Large portions of the film were shot at Occidental College in Los Angeles.

==Reception==
In a contemporary review for The New York Times, critic Bosley Crowther wrote:Filling the figurative footwear Madeleine Carroll so neatly occupied in Fay Kanin's play, Goodbye, My Fancy," Joan Crawford is working extra hard to make romance and liberalism attractive in the Warner's film version oi that play ... And when Miss Crawford makes a mighty effort to do what she obviously regards as a significant piece of performing, the atmosphere is electrically charged. At least, it is loaded with tension—or a reasonable facsimile thereof—when Miss Crawford herself is posing or parading within the camera's range. For the lady is famous1y given to striking aggressive attitudes and to carrying herself in a manner that is both formidable and cold, That is the principal misfortune of "Goodbye, My Fancy" on the screen. Miss Crawford's errant Congresswoman is as aloof and imposing as the Capitol's dome. As a liberal-minded alumna who returns to her alma mater's halls to enjoy some sentimental indulgence and runs into a nest of reaction instead, she is adamantine and frigid where she should be pliant and warm, humorless and acrimonious where she should be good-natured and sweetly riled. And that is a serious misfortune, for Mrs. Kanin's play, adapted by Ivan Goff and Ben Roberts, is not a notably sober or solemn work. Indeed, in its slickly stage-wise jumble of glib sophistication and romance, of sentiment and capsuled propaganda, it is just this side of farce. And all of the characters in it—with the exception of the heroine, perhaps—are nimble and limpid creations that might easily be taken for caricatures.Variety wrote: "Performances are very slick, under Vincent Sherman's direction. Miss Crawford ... sustains the romantic, middle-aged congresswoman with a light touch that is excellent."

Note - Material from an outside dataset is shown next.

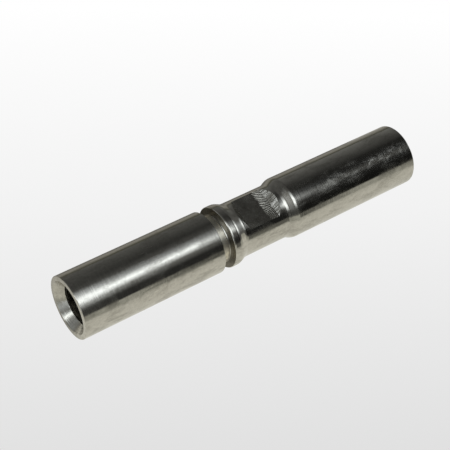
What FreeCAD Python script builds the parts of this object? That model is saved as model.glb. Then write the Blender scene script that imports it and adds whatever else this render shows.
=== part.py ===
import FreeCAD, Part, Sketcher

import os
import re

# Rigid coupling rod: a turned stainless steel body and a threaded sleeve that
# screws onto the body's spigot, against a narrow spacer ring. Both free ends are
# tapped, and two wrench flats are milled across the neck.
# Frame: +X along the rod from the sleeve to the body, +Z up, square to the upper
# wrench flat. The origin is on the axis, halfway along the rod.

driving_sizes = {
    # whole rod
    "rod_length": 197.0,
    "barrel_radius": 16.0,
    "edge_break": 0.4,
    # tapped ends: each hole is the minor diameter of a 24 x 3 metric thread
    "end_thread_radius": 10.4,
    "end_thread_depth": 38.0,
    "mouth_radius": 13.6,
    "mouth_depth": 4.2,
    "drill_point_depth": 5.0,
    # threaded sleeve: its inner end is tapped 20 x 1.5 for the spigot
    "sleeve_length": 77.2,
    "inner_thread_radius": 9.2,
    "inner_mouth_depth": 0.9,
    # spacer ring, whose outside is also that of the foot it seats on
    "ring_outer_radius": 12.6,
    "ring_bore_radius": 10.3,
    "ring_width": 4.6,
    "ring_edge_break": 0.25,
    "foot_width": 1.3,
    # spigot: its thread is a running fit in the sleeve, its shank in the ring
    "spigot_length": 40.0,
    "spigot_clearance": 0.05,
    "spigot_lead": 1.2,
    "shank_radius": 10.15,
    "shank_length": 4.2,
    # collar, neck and shoulder
    "neck_radius": 14.2,
    "collar_width": 4.2,
    "collar_slope": 3.8,
    "neck_length": 26.9,
    "shoulder_slope": 3.6,
    # wrench flats for a 22 mm spanner: their distance from the axis, the run
    # between their 45 degree ends, and the neck left in front of them
    "flat_distance": 11.0,
    "flat_length": 16.7,
    "flat_start": 1.0,
}

document = FreeCAD.newDocument("coupling_rod")
sheet = document.addObject("Spreadsheet::Sheet", "Sizes")
for row, (alias, value) in enumerate(driving_sizes.items(), start=1):
    sheet.set(f"A{row}", alias)
    sheet.set(f"B{row}", str(value))
    sheet.setAlias(f"B{row}", alias)
document.recompute()


def cells(formula):
    """Turn a formula of alias names into an expression that reads the sheet."""
    return re.sub(r"[a-z_]+", lambda name: "Sizes." + name.group(), formula)


def new_body(label, place):
    """Start a body whose own zero lies on the axis, at the given place along the rod."""
    body = document.addObject("PartDesign::Body", label)
    body.Label = label
    body.setExpression("Placement.Base.x", cells(place + " - rod_length / 2"))
    return body


def origin_item(body, role):
    """Find one of the body's own planes or axes by its role."""
    return next(item for item in body.Origin.OriginFeatures if item.Role == role)


def outline(body, name, corners):
    """Draw a closed outline in the body's XZ plane, each corner bound to the sheet.

    A corner is a pair of formulas: its distance along the rod from the body's
    zero, and its distance from the axis.
    """
    sketch = body.newObject("Sketcher::SketchObject", name)
    sketch.AttachmentSupport = [(origin_item(body, "XZ_Plane"), "")]
    sketch.MapMode = "FlatFace"
    places = [[sheet.evalExpression(cells(formula)) for formula in corner] for corner in corners]
    for index, start in enumerate(places):
        end = places[(index + 1) % len(places)]
        sketch.addGeometry(
            Part.LineSegment(FreeCAD.Vector(*start, 0), FreeCAD.Vector(*end, 0))
        )
    for index in range(len(corners)):
        following = (index + 1) % len(corners)
        sketch.addConstraint(Sketcher.Constraint("Coincident", index, 2, following, 1))
    for index, corner in enumerate(corners):
        for direction, formula, value in zip(("DistanceX", "DistanceY"), corner, places[index]):
            number = sketch.addConstraint(
                Sketcher.Constraint(direction, -1, 1, index, 1, value)
            )
            sketch.setExpression(f"Constraints[{number}]", cells(formula))
    return sketch


def turn(body, kind, name, sketch):
    """Turn an outline about the rod's axis: a Revolution adds it, a Groove cuts it."""
    feature = body.newObject("PartDesign::" + kind, name)
    feature.Profile = sketch
    feature.ReferenceAxis = (origin_item(body, "X_Axis"), [""])
    feature.Angle = 360
    document.recompute()
    return feature


def make_sleeve():
    sleeve = new_body("threaded_sleeve", "0")
    section = outline(
        sleeve,
        "SleeveSection",
        [
            ("0", "mouth_radius"),
            ("mouth_depth", "end_thread_radius"),
            ("end_thread_depth", "end_thread_radius"),
            ("end_thread_depth", "inner_thread_radius"),
            ("sleeve_length - inner_mouth_depth", "inner_thread_radius"),
            ("sleeve_length", "inner_thread_radius + inner_mouth_depth"),
            ("sleeve_length", "barrel_radius - edge_break"),
            ("sleeve_length - edge_break", "barrel_radius"),
            ("edge_break", "barrel_radius"),
            ("0", "barrel_radius - edge_break"),
        ],
    )
    turn(sleeve, "Revolution", "SleeveTurned", section)
    return sleeve


def make_ring():
    ring = new_body("spacer_ring", "sleeve_length")
    section = outline(
        ring,
        "RingSection",
        [
            ("0", "ring_bore_radius"),
            ("ring_width", "ring_bore_radius"),
            ("ring_width", "ring_outer_radius - ring_edge_break"),
            ("ring_width - ring_edge_break", "ring_outer_radius"),
            ("ring_edge_break", "ring_outer_radius"),
            ("0", "ring_outer_radius - ring_edge_break"),
        ],
    )
    turn(ring, "Revolution", "RingTurned", section)
    return ring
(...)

According to Warner Bros. records, the film cost $1,312,000 and earned $1,130,000 in the U.S. and $228,000 in other markets for a gross revenue of $1,358,000 and slim profit of $46,000.

==Adaptations==
On January 14, 1952, a 60-minute radio version of the film was broadcast on Lux Radio Theatre starring Barbara Stanwyck, Robert Young and Frank Lovejoy. A second Lux Radio Theatre adaptation aired on June 28, 1954, pairing Rosalind Russell with Robert Young.

==Home media==
Goodbye, My Fancy was released as a Region 1 DVD on March 23, 2009 by Warner Bros.